On 19 August 2008, the Babcock & Brown LP's stock price was down 23.5% due to speculation about being forced to sell assets to cover bad debts, which caused the company to place itself into a trading halt and receive a price query from the Australian Stock Exchange. The company then announced board and management changes, including the stepping down of CEO Phil Green and the announcement of no dividends. On 21 August 2008, its share price collapsed a further 36% to end at $2.22, a record low.

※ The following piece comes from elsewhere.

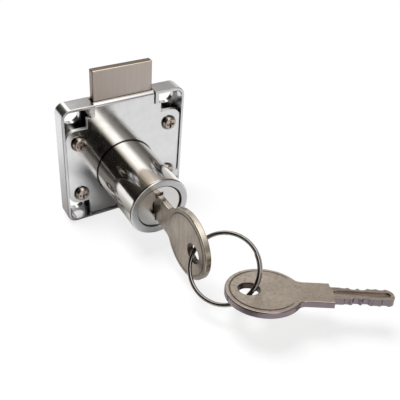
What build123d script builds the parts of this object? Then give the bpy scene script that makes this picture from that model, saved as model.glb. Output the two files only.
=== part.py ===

In September Babcock & Brown LP commenced selling some of its non-core businesses and assets and reducing its workforce in order to streamline its operations. On 4 December it was announced that Babcock & Brown LP had been granted a $150 million loan from its 25 bankers and had the covenants on its outstanding debt removed, conditional on production of a satisfactory revised business plan. Pending resolution, a trading halt was put in place on 8 January. A statement on 23 January 2009 announced "the Board believes that in the current market environment and based on continuing discussions with the banking syndicate there will be no value for equity holders under the revised business plan and balance sheet restructure of Babcock & Brown International Pty Ltd (the parent company) and negligible or no value for holders of the Company's subordinated notes." The banking syndicate is dominated by Australian and European institutions, with Australia's four major banks holding aggregate exposure estimated at $800 million.

The company went into voluntary administration in March 2009 after unsecured bondholders voted against a debt restructuring plan that would value their claims at 0.1 cents in the dollar. The rejection rendered the Babcock & Brown LP insolvent because it could not meet interest payments.